Which is to say: even a friendly board can turn on its own should the proper emergencies arise. And at Tesla, Musk’s 22 percent stake isn’t enough to negate the possibility of his ouster by his board, if a majority of its eight members decided they’d had enough of him. (Musk is also on the board. The ninth member, venture capitalist Steve Jurvetson, has been on leave for eight months.)
But there are ways to right this semi-autonomous electric ship without tossing Musk overboard. Namely: shoring him up. The current leadership structure might have provided the company with an effective leadership strategy in its earliest stages. But rumors have flown that the board has picked up its search for a number two. A right hand human, who can steer Tesla as it scales up and faces increasing competition in a rapidly changing industry. Bloomberg reports no such search is underway, but that doesn’t mean it’s a bad idea.

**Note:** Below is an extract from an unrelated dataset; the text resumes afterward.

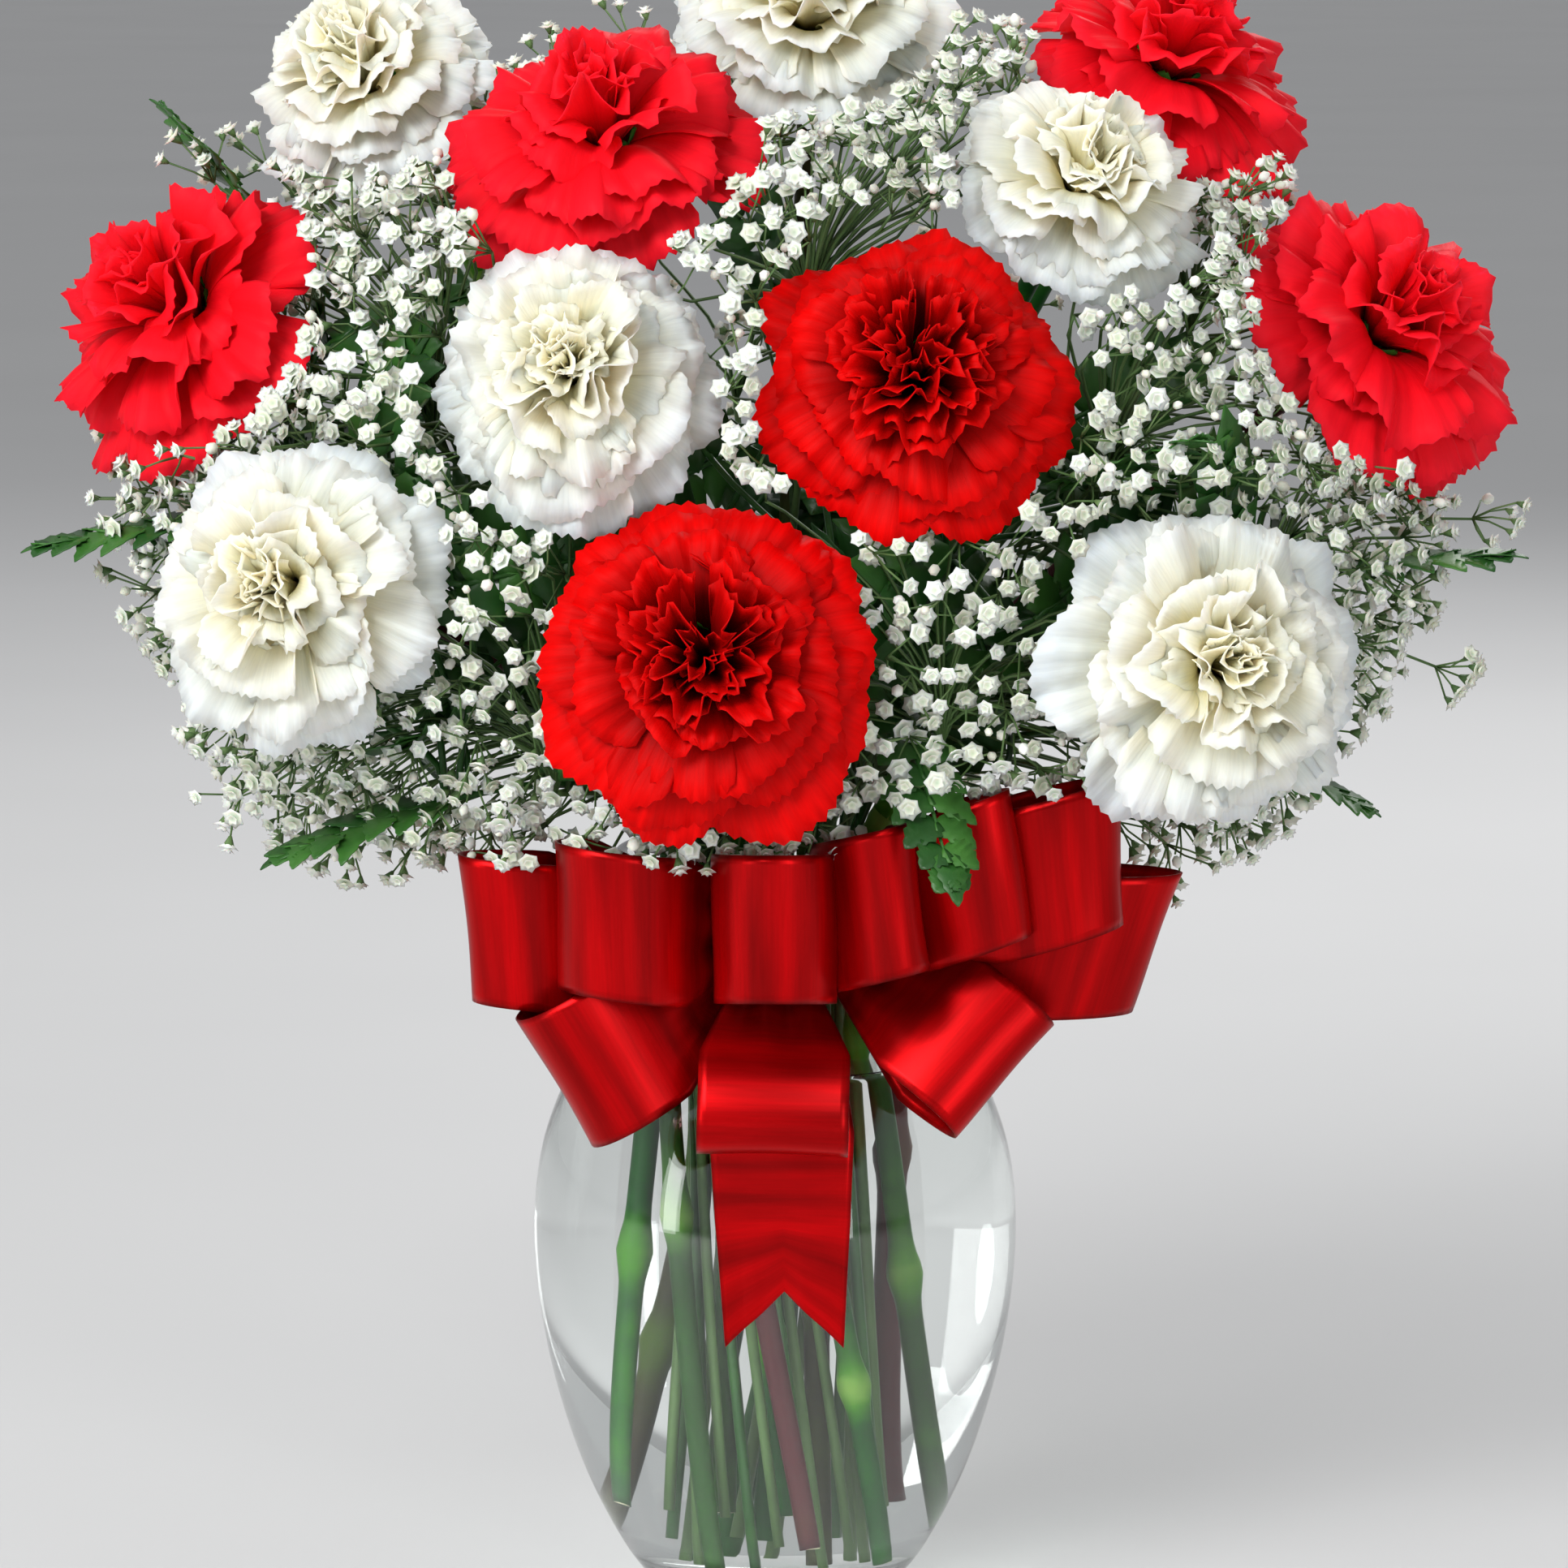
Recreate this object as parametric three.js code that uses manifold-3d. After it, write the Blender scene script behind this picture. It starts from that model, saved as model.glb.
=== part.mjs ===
// A dozen carnations, six red and six white, with baby's breath and fern, in a clear glass vase.
// The vase is part filled with water and has a red ribbon bow tied round its neck.
// Millimetres, +Z up, the origin at the centre of the vase's underside. The front faces -Y.
import * as THREE from "three";
import { mergeVertices } from "three/addons/utils/BufferGeometryUtils.js";
import Module from "manifold-3d";

const wasm = await Module();
wasm.setup();

// Driving dimensions
const VASE_HEIGHT = 178;
const FOOT_RADIUS = 26;
const FLOOR_RADIUS = 22; // of the flat floor inside
const RIM_CREST = 0.7; // of the rounded rim
const GLASS = 3.2; // wall thickness
const GLASS_BASE = 9; // thickness of the glass under the water
const WATER_LEVEL = 131;
const NECK_HEIGHT = 163; // where the vase is narrowest
const STEM_RADIUS = 2.3;
const JOINT_RADIUS = 3.4; // of a stem's swollen joints
const TWIG_RADIUS = 1.1;
const CALYX_LENGTH = 25;
const CALYX_RADIUS = 6.4;
const PETAL = 0.95; // petal thickness
const LEAF = 0.9; // leaf thickness
const RIBBON_WIDTH = 34;
const RIBBON = 0.8; // ribbon thickness
const BAND = 1.6; // the band is two turns of ribbon
const GAP = 0.35; // between pieces that touch
const ROUND_STEPS = 20; // facets round the vase
const CURVE_STEPS = 300; // of the vase's outline, to find its radius at a height

// Radius and height of points on the outside of the vase, from the foot to the rim.
const VASE_OUTLINE = [
  [28, 1.6], [36.8, 13.5], [46.2, 33], [53.6, 58], [56.9, 84], [55.6, 105], [50.4, 121.6],
  [42.2, 137], [35, 151], [33, NECK_HEIGHT], [34.2, 170], [37.6, VASE_HEIGHT],
];
const BAND_LEVELS = [157, 169]; // of the band of ribbon round the neck
const OUTER_LEVELS = [1.6, 14, 34, 60, 86, 106, 122, 140, ...BAND_LEVELS, VASE_HEIGHT];
const INNER_LEVELS = [VASE_HEIGHT, 168, 157, 145, WATER_LEVEL, 104, 62, 17];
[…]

“It’s time. As companies grow, they outgrow the capacity of any one person to mastermind the show, and now is the time for Tesla to recruit a strong number two, not to replace the founder but to multiply the founder’s leadership,” says Michael Useem, director of the Center for Leadership and Change Management at the Wharton School, of the University of Pennsylvania.
“The value of that model has been evident at many companies, including Apple and Facebook,” Umseen says. “The Tesla CEO and board would be wise to find the right multiplier now.”
Hey, maybe Joe Rogan's looking for a new gig.